═══ RECORDS ═══

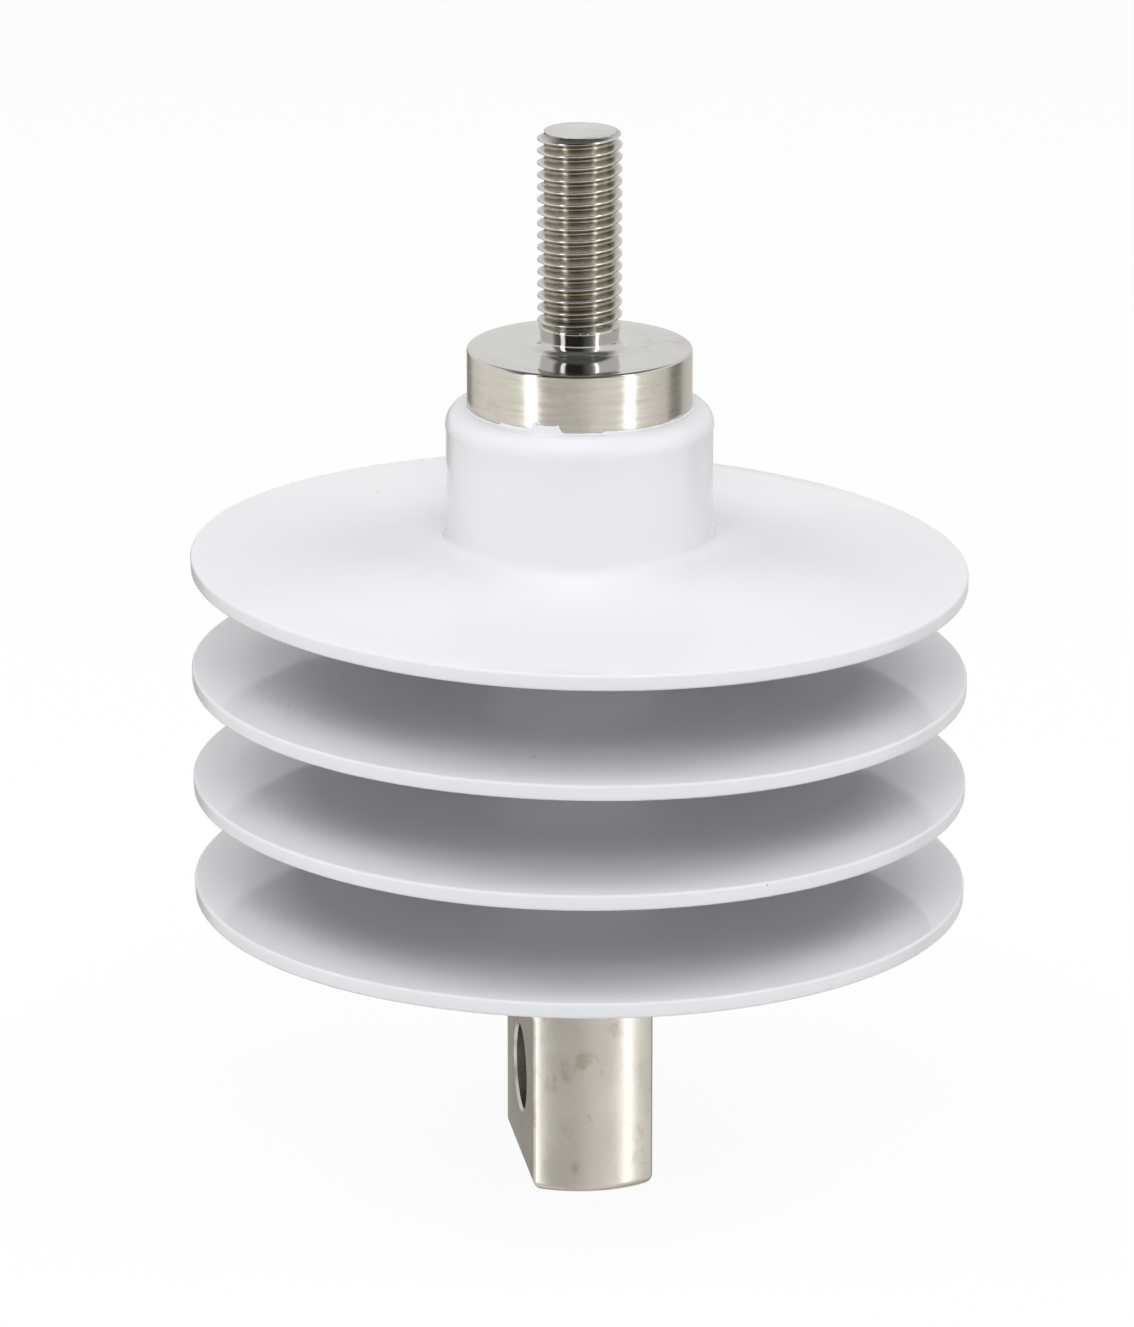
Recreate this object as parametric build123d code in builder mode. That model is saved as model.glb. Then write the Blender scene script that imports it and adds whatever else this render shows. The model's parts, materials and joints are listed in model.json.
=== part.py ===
from build123d import *
from math import cos, radians, sin, tan
import os

# A composite insulator. A glass-fibre core rod carries the pull between two turned steel
# fittings, and a one-piece silicone housing with sheds is moulded over the rod and over the
# buried ends of the fittings. +Z runs from the tongue's flat end, at z = 0, to the stud's
# end, and the tongue's pin hole runs along X. Sizes are in millimetres, angles in degrees.

# ---- sheds -------------------------------------------------------------------------------
shed_count = 4
shed_pitch = 15.8
shed_diameter = 111.0
shed_rim_thickness = 2.35
shed_top_slope = 5.1
shed_underside_slope = 1.0
shed_root_fillet = 1.6

# ---- housing between and beyond the sheds ------------------------------------------------
sheath_wall = 5.0  # rubber on the bare rod
collar_wall = 3.0  # rubber on a fitting
lower_collar_height = 11.0  # collar's lower end to the lowest rim's middle
upper_collar_height = 24.0  # highest rim's middle to the collar's upper end
collar_shoulder_radius = 2.7
fitting_end_cover = 2.8  # rubber over the buried end of a fitting, at its edge

# ---- core rod ----------------------------------------------------------------------------
rod_diameter = 16.0
socket_clearance = 0.05  # glue film round the rod, on the radius

# ---- both fittings -----------------------------------------------------------------------
fitting_diameter = 32.0
socket_mouth_chamfer = 0.8

# ---- tongue fitting ----------------------------------------------------------------------
tongue_length = 28.0
tongue_thickness = 17.4
tongue_end_radius = 1.6
tongue_edge_radius = 0.8
milling_radius = 2.5  # left by the cutter where the flats run out
pin_hole_diameter = 12.5
pin_hole_height = 14.2
pin_hole_chamfer = 0.4
shank_band = 3.5  # round metal between the flats and the rubber
tongue_socket_floor = 2.5  # metal between the flats and the rod's end

# ---- top fitting -------------------------------------------------------------------------
cap_height = 8.4  # metal that shows above the rubber
cap_edge_chamfer = 0.4
cap_socket_floor = 12.0  # metal between the cap's face and the rod's end
stud_diameter = 12.0
stud_thread_length = 28.0
stud_end_chamfer = 0.8
neck_diameter = 11.5
neck_height = 3.35
neck_fillet = 1.0

# ---- radii and heights that follow from these --------------------------------------------
shed_radius = shed_diameter / 2
rim_radius = shed_rim_thickness / 2
rod_radius = rod_diameter / 2
socket_radius = rod_radius + socket_clearance
fitting_radius = fitting_diameter / 2
sheath_radius = rod_radius + sheath_wall
collar_radius = fitting_radius + collar_wall

collar_bottom = tongue_length + shank_band
lowest_rim = collar_bottom + lower_collar_height
highest_rim = lowest_rim + (shed_count - 1) * shed_pitch
collar_top = highest_rim + upper_collar_height
cap_top = collar_top + cap_height
thread_start = cap_top + neck_height
stud_end = thread_start + stud_thread_length


def shed_top(radius, rim_height):
    """Height of a shed's upper face at a radius."""
    slope = radians(shed_top_slope)
    return rim_height + rim_radius / cos(slope) + (shed_radius - rim_radius - radius) * tan(slope)


def shed_underside(radius, rim_height):
    """Height of a shed's lower face at a radius."""
    slope = radians(shed_underside_slope)
    return rim_height - rim_radius / cos(slope) + (shed_radius - rim_radius - radius) * tan(slope)


tongue_fitting_end = shed_top(fitting_radius, lowest_rim) - fitting_end_cover
top_fitting_end = shed_underside(fitting_radius, highest_rim) + fitting_end_cover
rod_bottom = tongue_length + tongue_socket_floor
rod_top = cap_top - cap_socket_floor
wall_tolerance = 0.01


# ---- core rod: plain pultruded bar, bottomed in both sockets -----------------------------
with BuildPart() as core_rod:
    with BuildSketch(Plane.XY.offset(rod_bottom)):
        Circle(rod_radius)
    extrude(amount=rod_top - rod_bottom)

# ---- tongue fitting: turned bar, milled to two flats and cross drilled -------------------
with BuildPart() as tongue_fitting:
    with BuildSketch():
        Circle(fitting_radius)
    extrude(amount=tongue_fitting_end)

    flat_depth = fitting_radius - tongue_thickness / 2
    with BuildSketch(Plane.XZ) as milled_sides:
        with Locations((fitting_radius, 0)):
            Rectangle(flat_depth, tongue_length, align=(Align.MAX, Align.MIN))
        run_out = milled_sides.vertices().sort_by(Axis.Y)[-2:].sort_by(Axis.X)[0]
        fillet(run_out, milling_radius)
        mirror(about=Plane.YZ)
    extrude(amount=fitting_radius, both=True, mode=Mode.SUBTRACT)

    tongue_corners = tongue_fitting.edges().filter_by(Axis.Z).filter_by(
        lambda edge: edge.center().Z < tongue_length
    )
    fillet(tongue_corners, tongue_edge_radius)
    fillet(tongue_fitting.faces().sort_by(Axis.Z)[0].edges(), tongue_end_radius)

    hole_face = Plane(origin=(tongue_thickness / 2, 0, pin_hole_height), z_dir=(1, 0, 0))
    with Locations(hole_face):
        Hole(pin_hole_diameter / 2, depth=tongue_thickness)
    hole_mouths = tongue_fitting.edges().filter_by(GeomType.CIRCLE).filter_by(
        lambda edge: abs(edge.radius - pin_hole_diameter / 2) < wall_tolerance
    )
    chamfer(hole_mouths, pin_hole_chamfer)

    with BuildSketch(Plane.XY.offset(tongue_fitting_end)):
        Circle(socket_radius)
    extrude(amount=rod_bottom - tongue_fitting_end, mode=Mode.SUBTRACT)
    socket_mouth = tongue_fitting.faces().sort_by(Axis.Z)[-1].inner_wires()[0]
    chamfer(socket_mouth.edges(), socket_mouth_chamfer)

# ---- top fitting: cap, neck and stud turned from one bar, with the rod's socket ----------
with BuildPart() as top_fitting:
    with BuildSketch(Plane.XZ) as turned_profile:
        with BuildLine():
            Polyline(
                (0, rod_top),
                (socket_radius, rod_top),
                (socket_radius, top_fitting_end),
                (fitting_radius, top_fitting_end),
                (fitting_radius, cap_top),
                (neck_diameter / 2, cap_top),
                (neck_diameter / 2, thread_start),
                (stud_diameter / 2, thread_start + (stud_diameter - neck_diameter) / 2),
                (stud_diameter / 2, stud_end),
                (0, stud_end),
                close=True,
            )
        make_face()
        corners = turned_profile.vertices()
        neck_root = corners.sort_by_distance((neck_diameter / 2, cap_top))[0]
        cap_edge = corners.sort_by_distance((fitting_radius, cap_top))[0]
        stud_edge = corners.sort_by_distance((stud_diameter / 2, stud_end))[0]
        mouth_edge = corners.sort_by_distance((socket_radius, top_fitting_end))[0]
        fillet(neck_root, neck_fillet)
        chamfer(cap_edge, cap_edge_chamfer)
        chamfer(stud_edge, stud_end_chamfer)
        chamfer(mouth_edge, socket_mouth_chamfer)
    revolve(axis=Axis.Z)

# ---- housing: sheath, collars and sheds in one moulding ----------------------------------
with BuildPart() as housing:
    with BuildSketch(Plane.XZ) as housing_profile:
        # The collars give way to the sheath inside the end sheds' roots.
        with BuildLine():
            Polyline(
                (0, collar_bottom),
                (collar_radius, collar_bottom),
                (collar_radius, lowest_rim),
                (sheath_radius, lowest_rim),
                (sheath_radius, highest_rim),
                (collar_radius, highest_rim),
                (collar_radius, collar_top),
                (0, collar_top),
                close=True,
            )
        make_face()
        for shed in range(shed_count):
            rim_height = lowest_rim + shed * shed_pitch
            with BuildLine():
                rim = CenterArc(
                    (shed_radius - rim_radius, rim_height),
                    rim_radius,
                    -90 - shed_underside_slope,
                    180 + shed_underside_slope - shed_top_slope,
                )
                Polyline(
                    rim @ 1,
                    (rod_radius, shed_top(rod_radius, rim_height)),
                    (rod_radius, shed_underside(rod_radius, rim_height)),
                    rim @ 0,
                )
            make_face()

        root_corners = housing_profile.vertices().filter_by(
            lambda corner: sheath_radius - wall_tolerance < corner.X < collar_radius + wall_tolerance
            and collar_bottom + wall_tolerance < corner.Y < collar_top - wall_tolerance
        )
        fillet(root_corners, shed_root_fillet)
        collar_shoulders = housing_profile.vertices().filter_by(
            lambda corner: abs(corner.X - collar_radius) < wall_tolerance
            and min(abs(corner.Y - collar_bottom), abs(corner.Y - collar_top)) < wall_tolerance
        )
        fillet(collar_shoulders, collar_shoulder_radius)

        # The moulding takes the shape of the rod and of the fittings' buried ends.
        with BuildLine():
            Polyline(
                (0, collar_bottom),
                (fitting_radius, collar_bottom),
                (fitting_radius, tongue_fitting_end),
                (rod_radius, tongue_fitting_end),
                (rod_radius, top_fitting_end),
                (fitting_radius, top_fitting_end),
                (fitting_radius, collar_top),
                (0, collar_top),
                close=True,
            )
        make_face(mode=Mode.SUBTRACT)
    revolve(axis=Axis.Z)


sub_parts = {
    "core_rod": core_rod,
    "tongue_fitting": tongue_fitting,
    "top_fitting": top_fitting,
    "housing": housing,
}
os.makedirs("parts", exist_ok=True)
for label, sub_part in sub_parts.items():
    sub_part.part.label = label
    export_step(sub_part.part, f"parts/{label}.step")
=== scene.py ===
"""Composite insulator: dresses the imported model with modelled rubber, thread and steel finishes."""

import json
from math import ceil, cos, pi, radians, sin, sqrt, tan

import bmesh
import bpy
from bpy.props import FloatProperty, FloatVectorProperty, IntProperty, PointerProperty
from bpy.types import Operator, Panel, PropertyGroup
from mathutils import Matrix, Vector, noise


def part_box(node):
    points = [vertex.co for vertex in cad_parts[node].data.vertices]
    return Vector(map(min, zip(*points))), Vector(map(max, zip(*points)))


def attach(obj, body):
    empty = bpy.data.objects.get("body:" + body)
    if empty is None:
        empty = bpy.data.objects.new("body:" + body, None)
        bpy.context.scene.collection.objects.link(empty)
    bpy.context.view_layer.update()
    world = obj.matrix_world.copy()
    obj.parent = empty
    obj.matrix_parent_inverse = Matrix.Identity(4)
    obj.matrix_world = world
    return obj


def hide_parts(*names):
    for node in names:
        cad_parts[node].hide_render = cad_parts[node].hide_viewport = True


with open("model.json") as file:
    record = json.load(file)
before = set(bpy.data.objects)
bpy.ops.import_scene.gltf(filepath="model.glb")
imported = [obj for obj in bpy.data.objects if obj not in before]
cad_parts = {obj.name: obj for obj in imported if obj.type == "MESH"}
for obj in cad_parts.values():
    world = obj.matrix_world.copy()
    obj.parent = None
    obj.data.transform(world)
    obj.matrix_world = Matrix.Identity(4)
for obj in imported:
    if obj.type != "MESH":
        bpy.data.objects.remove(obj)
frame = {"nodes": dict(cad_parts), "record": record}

bl_info = {
    "name": "Composite insulator",
    "version": (1, 0, 0),
    "blender": (4, 5, 0),
    "location": "3D View > Sidebar > Insulator",
    "description": "Builds the rubber housing, threaded cap, tongue and core rod of an insulator",
    "category": "Object",
}

MM = 0.001
BODY = "root"
MERGE_DISTANCE = 1e-6
MOUNTS = {mount["name"]: mount for mount in frame["record"]["mounts"]}


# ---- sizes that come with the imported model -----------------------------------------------
housing_low, housing_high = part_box("housing")
cap_low, cap_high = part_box("top_fitting")
rod_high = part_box("core_rod")[1]
SHED_RADIUS = housing_high.x
COLLAR_BOTTOM = housing_low.z
COLLAR_TOP = housing_high.z
FITTING_RADIUS = cap_high.x
TOP_FITTING_END = cap_low.z
STUD_END = cap_high.z
TONGUE_FITTING_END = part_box("tongue_fitting")[1].z
ROD_RADIUS = rod_high.x
ROD_TOP = rod_high.z
CAP_TOP = MOUNTS["cap_face"]["pos_m"][2]
STUD_RADIUS = MOUNTS["stud"]["dims"]["r_mm"] * MM


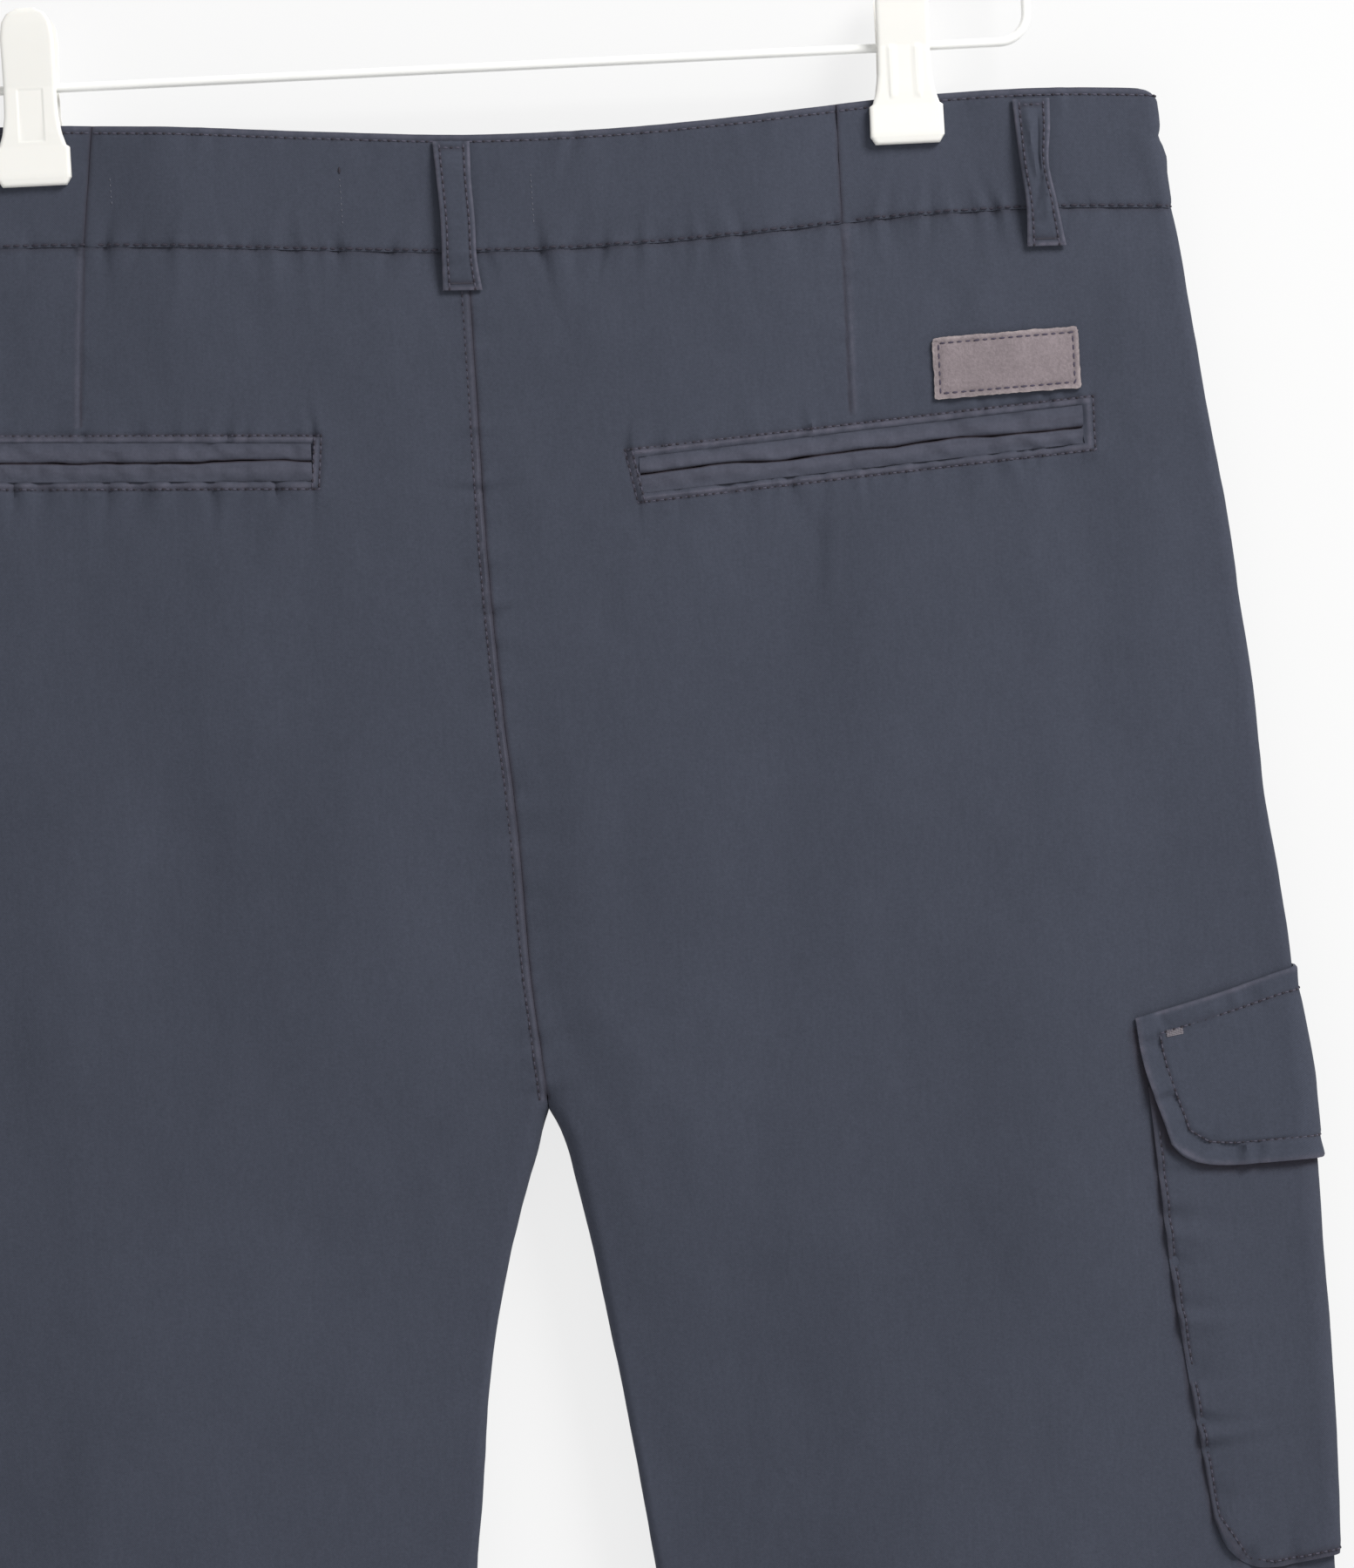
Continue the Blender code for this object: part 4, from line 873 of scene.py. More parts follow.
def back_cloth(side):
    """A back panel's sewing: centre seam, dart, waist seam, pocket, cargo pocket and hem."""
    pocket, dart = pocket_of(side), DARTS[side]
    ends = (2.0, 236.0) if side > 0 else (-236.0, -2.0)
    top_edge = band_path(*ends, BAND_HEIGHT)
    beside_seam = (0.0, -STITCH_INSET / 2, -STITCH_INSET)
    seam, ridge, stitch = (centre_path(SEAM_TOP, SEAM_FOOT, off) for off in beside_seam)
    dart_top, dart_foot = dart.top_down - DART_STARTS_ABOVE, dart.foot_down - DART_FADES
    dart_path = ((dart.top_x, dart_top), (dart.foot_x, dart_foot))
    border = pocket_box(pocket, WINDOW_HALF + BORDER_OUT, BORDER_END)
    double = pocket_box(pocket, WINDOW_HALF + BORDER_OUT, BORDER_END - BORDER_ROW)
    hem, hem_edge = hem_lines(side, 300.0)
    lines = [
        Line(seam, -0.26, 0.65, 0.50),
        Line(top_edge, -0.10, 1.2, 0.24),
        Line(dart_path, -0.30, 0.50, 0.42),
        Line([(x + side * 1.5, v) for x, v in dart_path], 0.22, 0.8, 0.0, 0.20),
        hem,
        hem_edge,
        Line(border, -0.42, 0.62, 0.30),
        Line(pocket_box(pocket, WINDOW_HALF + 1.7, 1.9), 0.42, 0.80, 0.0, 0.40),
        Line(pocket_box(pocket, WINDOW_HALF + 0.2, 0.4), -0.16, 0.50, 0.10),
    ]
    # Painted shadow of the cargo flap and pouch, darkening the panel beside their back edges.
    for piece, width, shade in (("flap", 1.7, 0.60), ("pouch", 0.9, 0.45)):
        outline = [(turn, v) for turn, v in cargo_border(piece, -0.3, 0.1) if turn < 0]
        shadow = [(float(past_fold(side, turn, v)), v) for turn, v in outline]
        lines.append(Line(shadow, 0.0, width, shade))
    gathers = [
        Gather(top_edge, 0, 6.5, 3.6, 2.3, WAIST_SEED, ends[0]),
        Gather(seam, 0, 5.0, 3.8, 1.5, CENTRE_SEED),
        Gather(border[:2], 0, 4.0, 2.9, 1.6),
        Gather(border[2:4], 0, 5.5, 2.9, 2.1),
        Gather(dart_path, 0, 4.0, 3.2, 1.1),
        Gather(hem.path, 0, 6.0, 5.0, 0.6),
    ]
    rows = [Row("seam", border), Row("seam", (double[0], double[3]))]
    if side < 0:
        lines += [Line(ridge, 0.42, 1.0, 0.0, 0.24), Line(stitch, -0.34, 0.55, 0.28)]
        rows.append(Row("seam", stitch))
    return Cloth(on_back, SEEDS[f"back_{word_of(side)}"], lines, gathers, BACK_CREASES[side], rows)


def on_back(u, v, lift):
    """A point of a back panel, from its x and its real height."""
    return on_face(-1, u, v, lift)


def on_front(u, v, lift):
    """A point of a front panel, from its x and its nominal height."""
    return on_level(1, u, v, lift)


def window_rows(pocket):
    """Levels of the two edges of the pocket's window, where the rows run along the slit."""
    middle = (pocket.inner_x + pocket.outer_x) / 2
    level = float(nominal(middle, slit_down(pocket, middle)))
    return level - WINDOW_HALF, level + WINDOW_HALF


def wall_depth(down):
    """The hem is turned up, so the wall is double there."""
    return PANEL_WALL * (1 + smooth((down - (OUTSEAM - HEM_HEIGHT)) / 0.6))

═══

== WHAT TO PRODUCE ==
Using the material above, quote the first line and each line after it, stopping at and including the line that holds "shed_root_fillet = 1.6".

== THE COMPLETED TASK ==
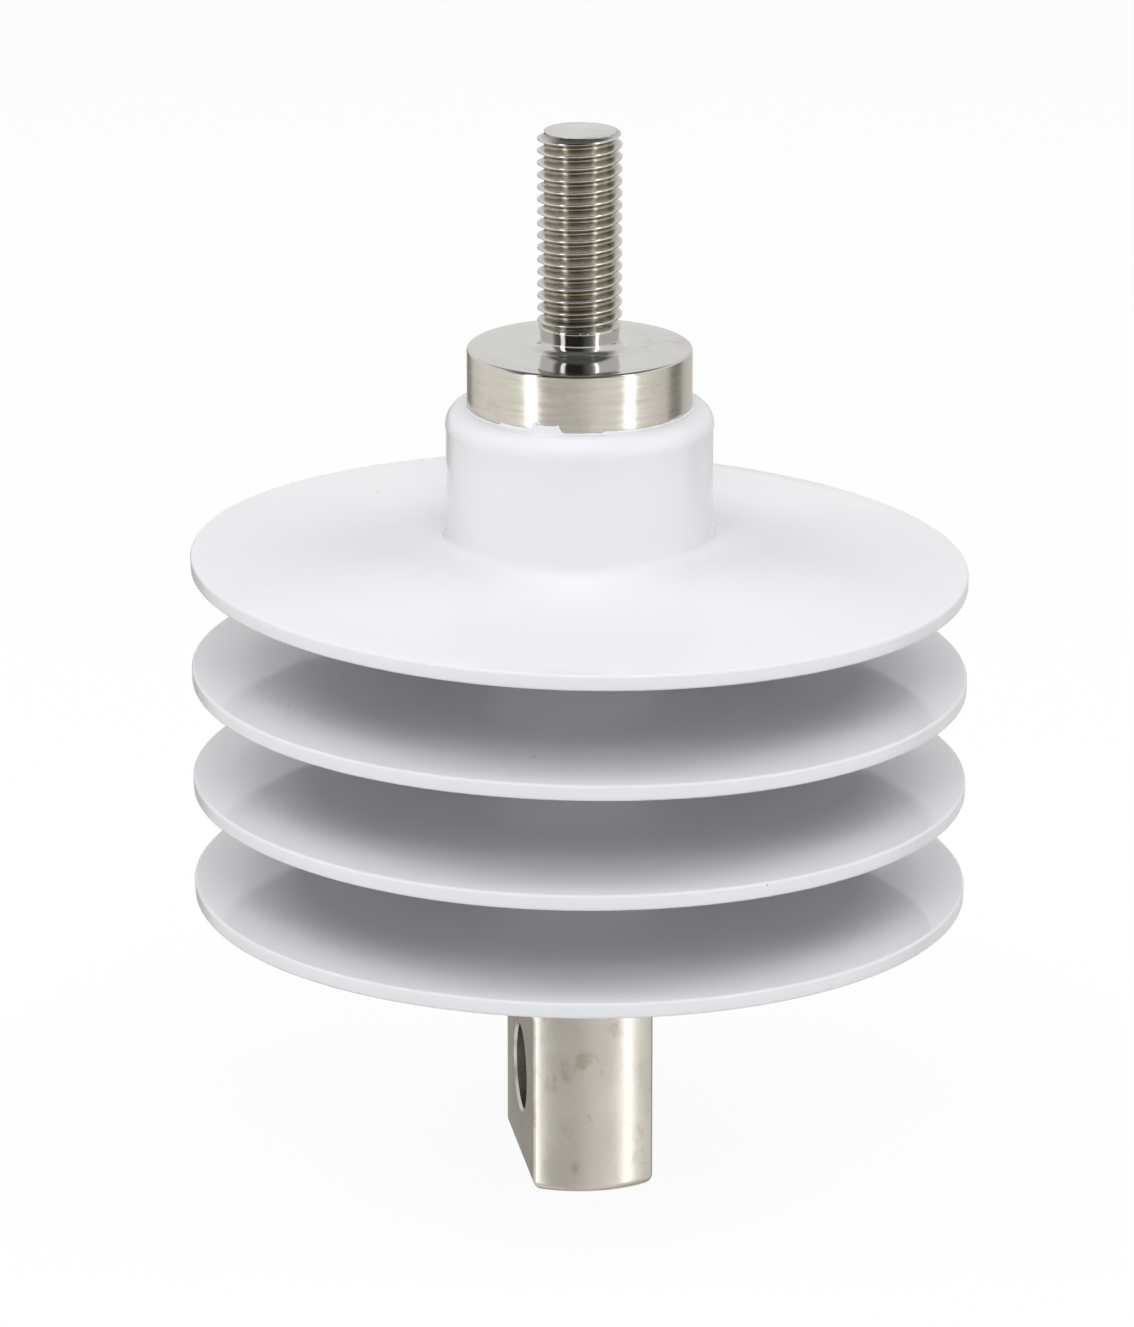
Recreate this object as parametric build123d code in builder mode. That model is saved as model.glb. Then write the Blender scene script that imports it and adds whatever else this render shows. The model's parts, materials and joints are listed in model.json.
=== part.py ===
from build123d import *
from math import cos, radians, sin, tan
import os

# A composite insulator. A glass-fibre core rod carries the pull between two turned steel
# fittings, and a one-piece silicone housing with sheds is moulded over the rod and over the
# buried ends of the fittings. +Z runs from the tongue's flat end, at z = 0, to the stud's
# end, and the tongue's pin hole runs along X. Sizes are in millimetres, angles in degrees.

# ---- sheds -------------------------------------------------------------------------------
shed_count = 4
shed_pitch = 15.8
shed_diameter = 111.0
shed_rim_thickness = 2.35
shed_top_slope = 5.1
shed_underside_slope = 1.0
shed_root_fillet = 1.6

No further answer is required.